The letter was written sometime around AD 62-66. Hebrews 1:2 calls it “the last days”, an expression meaning the End Times, that is the last days of Israel as the people of God. 

It was written when Jesus’ followers were new Christians though still identified as Jewish. They were the true people of God, people “who remain confident in their hope in Christ” (Hebrews 3:6). These believers were opposed and persecuted by those fake Israelites, who refused to accept Jesus (Hebrews 10:32-36) and as a consequence were under the judgment of God.

Please note, Hebrews was not written to us but it can be useful for us, it can be very important for us.  The letter is full of warnings not to fall away—important for us today.

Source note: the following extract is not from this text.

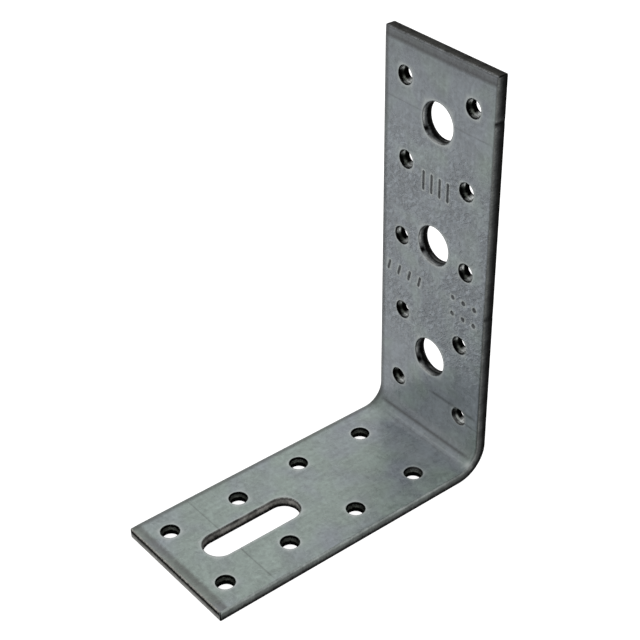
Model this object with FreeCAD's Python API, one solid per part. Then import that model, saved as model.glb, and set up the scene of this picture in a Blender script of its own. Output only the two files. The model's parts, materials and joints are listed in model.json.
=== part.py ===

Many passages in this letter affirm that the recipients were the real people of God who met together and not those who rejected Christ

But Christ, as the Son, is in charge of God’s entire house. And we are God’s house, if we keep our courage and remain confident in our hope in Christ”. (Hebrews 3:4-6) Thus God says all who remain confident in our hope in Christ are the true people of God! This is true for us today despite those who hold the ridiculous myth that Israelites are “the people of God”.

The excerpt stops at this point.